Détricoter (ou retricoter) la langue n’est pas jouette ou moral. C’est dangereux. C’est ce qu’explique brillamment Peggy Sastre, elle-même féministe, sur Slate.com dans un papier intitulé « L’écriture inclusive, ça ne marchera jamais (et tant mieux) ». Le titre est provocateur mais les arguments développés, certes avec un humour bien vachard et quelques piques pour pimenter le tout, sont scientifiques. « Le langage n’est pas une baguette magique qui façonne le monde à sa guise -et à celle de provisoires « dominants »-, mais un outil d’encodage, de description et de retranscription d’un réel qui lui préexiste. Un travail qui s’effectue depuis plusieurs milliers voire millions d’années dans le cadre (alias les limites) de notre « nature humaine », avec ses structures mentales universelles désormais bien connues », écrit Sastre, rappelant et déplorant aussi « l’hermétisme d’une partie des sciences sociales aux connaissances produites par d’autres champs disciplinaires -neurosciences, sciences cognitives, génétique comportementale, psychologie évolutionnaire, entre autres- et son ignorance de l’obsolescence de certaines de ses très chéries théories ».

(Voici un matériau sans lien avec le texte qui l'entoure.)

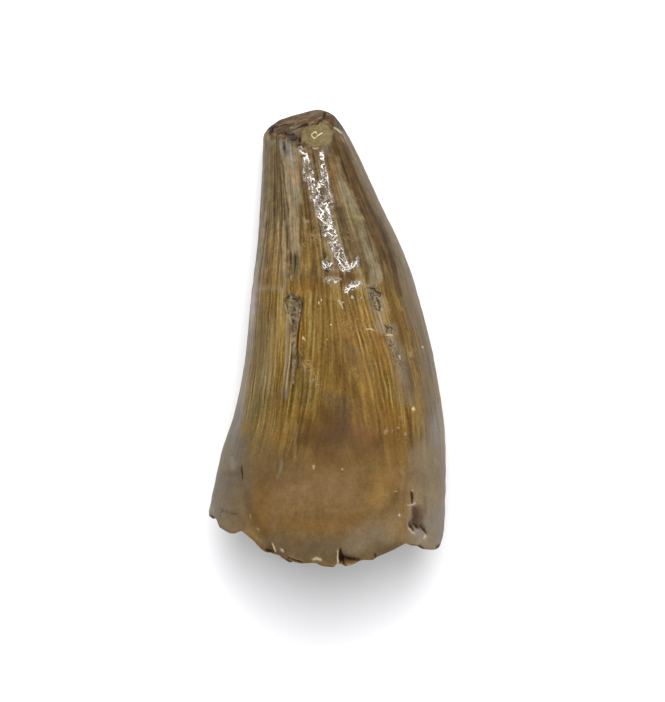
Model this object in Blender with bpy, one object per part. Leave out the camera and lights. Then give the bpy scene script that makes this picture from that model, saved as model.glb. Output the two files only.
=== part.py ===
"""Crown of a fossil crocodile tooth, lying on its side on a small flat spot.

One grown piece: a slightly recurved cone of oval section with two low keels, broken and
worn off at the tip, broken ragged at the base where the hollow of the pulp opens.

Frame, metres: +Y runs along the tooth to its tip, +X to the convex edge, +Z up. The
origin is on the ground under the middle of the tooth's box.
"""

import math

import bmesh
import bpy
import numpy as np
from mathutils import Vector

MM = 0.001

# ---------------------------------------------------------------- driving dimensions, mm
# Outline of the crown seen from above: distance along the tooth, concave edge, convex edge.
OUTLINE = (
    (-9.90, -5.23, 4.72),
    (-8.70, -5.15, 4.81),
    (-7.20, -4.93, 4.92),
    (-5.95, -4.68, 4.99),
    (-4.70, -4.38, 4.97),
    (-3.40, -3.95, 4.87),
    (-2.15, -3.70, 4.69),
    (-0.90, -3.53, 4.45),
    (0.35, -3.40, 4.12),
    (1.60, -3.28, 3.77),
    (2.90, -3.15, 3.40),
    (4.15, -3.00, 2.91),
    (5.40, -2.88, 2.29),
    (6.65, -2.79, 1.76),
    (7.90, -2.76, 1.20),
    (8.95, -2.74, 0.66),
    (10.00, -2.70, 0.10),
    (11.00, -2.60, -0.40),
)
# Thickness over width of the section, and height of the underside, along the tooth.
THICK_OVER_WIDE = ((-9.9, 0.915), (-5.0, 0.925), (0.0, 0.915), (5.0, 0.90), (11.0, 0.88))
UNDERSIDE = (
    (-9.90, 0.07),
    (-8.00, 0.01),
    (-6.00, -0.10),
    (-3.00, -0.14),
    (0.00, -0.06),
    (3.00, 0.05),
    (7.00, 0.18),
    (11.00, 0.36),
)
# Ragged edge of the broken base, as x and y of its corners: the upper half of the
# section's round, then the lower half.
BREAK_ABOVE = (
    (-4.95, -7.25), (-4.78, -7.38), (-4.60, -7.40), (-4.35, -7.76), (-4.00, -8.00),
    (-3.68, -8.02), (-3.54, -7.88), (-3.15, -8.17), (-2.70, -8.55), (-2.35, -8.77),
    (-2.12, -8.68), (-1.72, -8.88), (-1.10, -9.12), (-0.40, -9.08), (0.10, -9.25),
    (0.36, -9.33), (0.48, -9.00), (0.62, -9.08), (0.90, -9.19), (1.38, -9.18),
    (1.55, -8.97), (2.05, -8.98), (2.53, -8.80), (3.36, -8.41), (3.70, -8.60),
    (4.45, -8.70), (4.65, -8.45), (4.82, -8.00),
)
BREAK_BELOW = (
    (-4.95, -7.25), (-4.40, -7.45), (-3.80, -7.35), (-3.10, -8.20), (-2.40, -8.60),
    (-1.90, -9.35), (-1.40, -9.58), (-0.95, -9.20), (-0.20, -9.00), (0.60, -9.30),
    (1.50, -8.95), (2.30, -9.05), (3.00, -8.60), (3.55, -8.82), (3.90, -8.50),
    (4.40, -8.85), (4.82, -8.00),
)
KEEL_ANGLES = (121.0, 239.0)  # degrees, both nearer the concave edge
KEEL_HEIGHT, KEEL_WIDTH = 0.09, 7.0  # mm, degrees
WALL = 0.95  # mm, at the broken base
PULP_DEPTH = 7.5  # mm, from the broken edge to the end of the hollow
UNDULATION = 0.035  # mm, slow unevenness of the flanks

# Faces worn and broken on the tip: a point on each, and its outward direction.
TIP_FACES = (
    ((-1.20, 9.57, 1.30), (-0.27, 0.88, 0.36)),  # the break across the tip
    ((-2.30, 9.09, 1.30), (-0.65, 0.76, 0.12)),  # its concave shoulder
    ((-0.12, 9.69, 1.30), (0.34, 0.92, 0.22)),  # its highest corner
    ((0.33, 9.38, 1.30), (0.77, 0.64, 0.12)),  # its convex shoulder
    ((-0.34, 8.10, 3.60), (0.05, 0.65, 0.76)),  # the round worn face on the upper side
    ((-1.10, 8.60, 0.36), (-0.05, 0.52, -0.85)),  # a smaller one on the underside
)

AROUND = 84  # vertices round each ring
ALONG = 27  # rings from base to tip
INSIDE = 9  # rings down the hollow


def curve(table, at):
    """A smooth curve through a table's points, by cubic Hermite spans."""
    x = np.array([row[0] for row in table], float)
    y = np.array([row[1] for row in table], float)
    slope = np.gradient(y, x)
    at = np.clip(np.asarray(at, float), x[0], x[-1])
    i = np.clip(np.searchsorted(x, at) - 1, 0, len(x) - 2)
    wide = x[i + 1] - x[i]
    t = (at - x[i]) / wide
    return (
        y[i] * (1 + 2 * t) * (1 - t) ** 2
        + slope[i] * wide * t * (1 - t) ** 2
        + y[i + 1] * t * t * (3 - 2 * t)
        - slope[i + 1] * wide * t * t * (1 - t)
    )


LEFT_EDGE = tuple((row[0], row[1]) for row in OUTLINE)
RIGHT_EDGE = tuple((row[0], row[2]) for row in OUTLINE)


def section(y):
    """Centre x, half width, centre z and half thickness of the section at y."""
    left, right = curve(LEFT_EDGE, y), curve(RIGHT_EDGE, y)
    wide = (right - left) / 2
    thick = wide * curve(THICK_OVER_WIDE, y)
    return (left + right) / 2, wide, thick + curve(UNDERSIDE, y), thick


def edge_of_break(angle):
    """y of the broken edge at angles in degrees: straight chips between its corners."""
    turn = np.radians(angle)
    left, right = BREAK_ABOVE[0][0], BREAK_ABOVE[-1][0]
    x = (left + right) / 2 + (right - left) / 2 * np.cos(turn)
    above, below = np.array(BREAK_ABOVE).T, np.array(BREAK_BELOW).T
    return np.where(np.sin(turn) >= 0, np.interp(x, *above), np.interp(x, *below))


def relief(angle, y):
    """Height of keels and slow undulation over the plain section, in mm."""
    keels = sum(
        np.exp(-((((angle - k + 180) % 360 - 180) / KEEL_WIDTH) ** 2))
        for k in KEEL_ANGLES
    )
    a = np.radians(angle)
    slow = (
        np.sin(3 * a + 0.35 * y + 0.6)
        + 0.7 * np.sin(5 * a - 0.55 * y + 2.1)
        + 0.5 * np.sin(2 * a + 1.3 * y)
    )
    return KEEL_HEIGHT * keels * np.clip((y + 7.5) / 3, 0, 1) + UNDULATION * slow


def on_flank(angle, y, inward=0.0):
    """The flank's points at angles in degrees and y, or so far inward of it, in mm."""
    x0, wide, z0, thick = section(y)
    rise = relief(angle, y) - inward
    a = np.radians(angle)
    return np.stack(
        [x0 + (wide + rise) * np.cos(a), y, z0 + (thick + rise) * np.sin(a)], axis=-1
    )


def rings():
    """Every ring of the closed skin in turn: end of the hollow, hollow, break, flank."""
    angle = np.arange(AROUND) * 360.0 / AROUND
    edge = edge_of_break(angle)
    found = []
    # The hollow: a blunt cone whose mouth follows the broken edge.
    for k in range(INSIDE, 0, -1):
        s = k / (INSIDE + 0.35)
        y = edge + 0.30 + (PULP_DEPTH - 0.3) * s + (-8.9 - edge) * s
        x0, wide, z0, thick = section(y)
        narrow = (1 - s * s) ** 0.55
        a = np.radians(angle)
        found.append(
            np.stack(
                [
                    x0 + (wide - WALL) * narrow * np.cos(a),
                    y,
                    z0 + (thick - WALL) * narrow * np.sin(a),
                ],
                axis=-1,
            )
        )
    # The break: it slopes in from the outer edge, stepped where the layers part.
    found.append(on_flank(angle, edge + 0.32, WALL))
    found.append(on_flank(angle, edge + 0.16 + 0.05 * np.sin(np.radians(7 * angle)), 0.55))
    found.append(on_flank(angle, edge))
    # The flank, whose rings lose the ragged edge's shape within the first few.
    top = OUTLINE[-1][0] - 0.2
    for k in range(1, ALONG + 1):
        s = (k / ALONG) ** 1.08
        level = -9.0 + (top + 9.0) * s
        fade = max(0.0, 1 - s * 5.5) ** 1.5
        y = level + (edge + 9.0) * fade
        found.append(on_flank(angle, np.maximum(y, edge + 0.12 * k)))
    return found


def extruded_skin(found):
    """Extrudes an edge loop from ring to ring and closes both ends."""
    bm = bmesh.new()
    ring = [bm.verts.new(Vector(p) * MM) for p in found[0]]
    edges = [bm.edges.new((ring[i], ring[(i + 1) % AROUND])) for i in range(AROUND)]
    bmesh.ops.contextual_create(bm, geom=edges)
    for points in found[1:]:
        made = bmesh.ops.extrude_edge_only(bm, edges=edges)["geom"]
        new = {g for g in made if isinstance(g, bmesh.types.BMVert)}
        ring = [
            next(e.other_vert(v) for e in v.link_edges if e.other_vert(v) in new)
            for v in ring
        ]
        for v, p in zip(ring, points):
            v.co = Vector(p) * MM
        edges = [bm.edges.get((ring[i], ring[(i + 1) % AROUND])) for i in range(AROUND)]
    bmesh.ops.contextual_create(bm, geom=edges)
    bmesh.ops.recalc_face_normals(bm, faces=bm.faces)
    return bm


def cut_flat(bm, point, outward):
    """Takes off what is outside a plane and closes the cut with one flat face."""
    bmesh.ops.bisect_plane(
        bm,
        geom=bm.verts[:] + bm.edges[:] + bm.faces[:],
        dist=1e-7,
        plane_co=Vector(point) * MM,
        plane_no=Vector(outward).normalized(),
        clear_outer=True,
    )
    rim = [e for e in bm.edges if e.is_boundary]
    bmesh.ops.holes_fill(bm, edges=rim, sides=0)
    bmesh.ops.recalc_face_normals(bm, faces=bm.faces)


def stone_material():
    mat = bpy.data.materials.new("fossil_enamel")
    mat.use_nodes = True
    shader = mat.node_tree.nodes["Principled BSDF"]
    shader.inputs["Base Color"].default_value = (0.175, 0.105, 0.042, 1.0)
    shader.inputs["Roughness"].default_value = 0.32
    shader.inputs["Metallic"].default_value = 0.0
    return mat


def main():
    for old in list(bpy.data.objects):
        bpy.data.objects.remove(old, do_unlink=True)

    bm = extruded_skin(rings())
    for point, outward in TIP_FACES:
        cut_flat(bm, point, outward)
    cut_flat(bm, (0, 0, 0), (0, 0, -1))  # the small flat spot that it lies on
    bmesh.ops.dissolve_degenerate(bm, dist=2e-6, edges=bm.edges[:])
    bmesh.ops.triangulate(bm, faces=bm.faces[:])

    # The origin goes under the middle of the box.
    co = np.array([v.co for v in bm.verts])
    low, high = co.min(0), co.max(0)
    shift = Vector((-(low[0] + high[0]) / 2, -(low[1] + high[1]) / 2, 0.0))
    bmesh.ops.translate(bm, verts=bm.verts[:], vec=shift)
    print("shift mm", [round(s / MM, 4) for s in shift])

    mesh = bpy.data.meshes.new("tooth")
    bm.to_mesh(mesh)
    bm.free()
    mesh.shade_smooth()
    mesh.set_sharp_from_angle(angle=math.radians(32))
    tooth = bpy.data.objects.new("tooth", mesh)
    tooth.data.materials.append(stone_material())
    bpy.context.scene.collection.objects.link(tooth)


main()
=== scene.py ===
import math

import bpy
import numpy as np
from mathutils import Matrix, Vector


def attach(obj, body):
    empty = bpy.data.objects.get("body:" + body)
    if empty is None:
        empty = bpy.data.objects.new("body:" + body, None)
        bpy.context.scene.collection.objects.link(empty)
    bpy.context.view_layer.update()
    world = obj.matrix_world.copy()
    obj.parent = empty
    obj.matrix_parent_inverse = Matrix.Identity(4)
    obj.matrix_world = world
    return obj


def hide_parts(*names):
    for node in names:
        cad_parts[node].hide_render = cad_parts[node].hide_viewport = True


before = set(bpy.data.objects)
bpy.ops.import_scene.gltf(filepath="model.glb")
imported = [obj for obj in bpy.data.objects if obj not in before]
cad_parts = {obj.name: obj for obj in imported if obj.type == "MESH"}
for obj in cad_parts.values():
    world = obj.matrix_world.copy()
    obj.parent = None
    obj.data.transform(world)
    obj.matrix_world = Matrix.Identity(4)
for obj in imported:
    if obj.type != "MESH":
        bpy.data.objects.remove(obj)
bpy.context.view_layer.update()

# Looks of a fossil crocodile tooth: the worn, amber-brown crown lying on its side on a
# pale floor, seen from straight above.
#
# The tooth is one mesh, laid out in rings from the end of its hollow, over the broken
# base and along the flank to the tip. Lengths here are millimetres in the tooth's own
# frame before its box is centred; SHIFT then centres it, and the mesh is in metres.
# Marks on the upper side are placed on a flat chart of it, 665 by 702 units of PIXEL mm,
# whose x runs to the right and y down from the tip's side.

MM = 0.001
SHIFT = np.array([0.0268, -0.1698, 0.0])

# ---------------------------------------------------------------- form, as the solid has it
OUTLINE = (
    (-9.90, -5.23, 4.72), (-8.70, -5.15, 4.81), (-7.20, -4.93, 4.92), (-5.95, -4.68, 4.99),
    (-4.70, -4.38, 4.97), (-3.40, -3.95, 4.87), (-2.15, -3.70, 4.69), (-0.90, -3.53, 4.45),
    (0.35, -3.40, 4.12), (1.60, -3.28, 3.77), (2.90, -3.15, 3.43), (4.15, -3.00, 2.95),
    (5.40, -2.88, 2.35), (6.65, -2.79, 1.80), (7.90, -2.76, 1.26), (8.95, -2.74, 0.73),
    (10.00, -2.70, 0.18), (11.00, -2.60, -0.31),
)
THICK_OVER_WIDE = ((-9.9, 0.915), (-5.0, 0.925), (0.0, 0.915), (5.0, 0.90), (11.0, 0.88))
UNDERSIDE = (
    (-9.90, 0.07), (-8.00, 0.01), (-6.00, -0.10), (-3.00, -0.14), (0.00, -0.06),
    (3.00, 0.05), (7.00, 0.18), (11.00, 0.36),
)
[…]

Le drame de l’époque, c’est qu’on ne remporte pas le débat avec ce genre d’arguments à froid. La défense de l’écriture inclusive s’en tient à l’idéologie, à l’affect, à l’évangélisme et si on veut se faire entendre, il faut se plier à ces règles, soi-même les utiliser, les tordre. « Soit vous êtes pour, soit vous êtes un affreux réactionnaire, nostalgique du temps béni des colonies et de l’époque où maman maîtrisait à la fois l’art du soufflé, du chignon banane et de la fermeture bien serrée de sa bouche (sauf pour pouffer aux plaisanteries forcément dégueulasses de papa avant d’aller lui cimenter le couple en pensant très fort à l’Angleterre) », écrit Sastre. Et c’est vrai. Quiconque méprise cette tentative de « belle avancée égalitaire » sera très vite considéré comme réactionnaire, sexiste, misogyne. L’ennui, c’est que ceux qui s’y opposent dans les médias sont le plus souvent véritablement réactionnaires, sexistes et misogynes. Parce que dans cette culture du clash permanent, les médias n’iraient jamais inviter quelqu’un ayant quelque chose de véritablement intelligent, encore moins de scientifique, à dire. On va plutôt donner la parole aux habitués du cirque: le babouin aux grosses couilles bleues rigolotes, les clown.e.s gaullistes, le tigre à dents de mousse… On ne va jamais partager un savoir mais bien aligner les outrances, histoire que ça alimente durant trois jours les bagarres sur Twitter. Et sur Twitter, dans le feu de l’action, qui donc irait s’avouer que ce qu’il ou elle y branle, ce n’est pas juste perdre son temps ou se fabriquer une conscience sociale, c’est plutôt simplement et pleinement participer au chaos? Un chaos d’où sortira forcément un jour un ordre. Nouveau.
C’est relou en soi mais encore pire si dans le processus, on bazarde le savoir au nom de l’idéologie. « Ce qui est potentiellement grave, écrit Sastre, c’est le mythe culturaliste qui palpite au coeur de l’écriture inclusive: l’être humain serait une page blanche -à l’exception de deux ou trois réflexes vulgaires comme la digestion ou la respiration-, uniquement « déterminé à apprendre ». C’est beau, mais c’est faux et comme le résume Steven Pinker, il ne s’agit ni plus ni moins que d’un « rêve de dictateur ». Les partisans de l’écriture inclusive n’en sont peut-être encore qu’au stade de la gentille dictature, comme Jonathan Rauch pouvait parler de « gentils inquisiteurs », mais en voulant nettoyer le langage d’éléments qu’ils considèrent nocifs, ils nous proposent le même genre d’ingénierie sociale que les Khmers rouges persuadés que les Cambodgiens n’allaient plus avoir faim en supprimant le verbe « manger » du vocabulaire. C’est à ce titre que l’écriture inclusive doit être combattue et tournée en ridicule, l’une des plus belles armes que nous offre notre cerveau langagier. » Brillant, je suis « pour »! Je n’ai même rien à ajouter, sinon que je me rends bien compte avoir ici exploité le travail d’une femme puisqu’en citant de larges passages de l’article de Peggy Sastre, ça m’a permis de boucler cette chronique beaucoup plus rapidement que d’habitude. La première qui me traite de « FDP dominant » a perdu.e.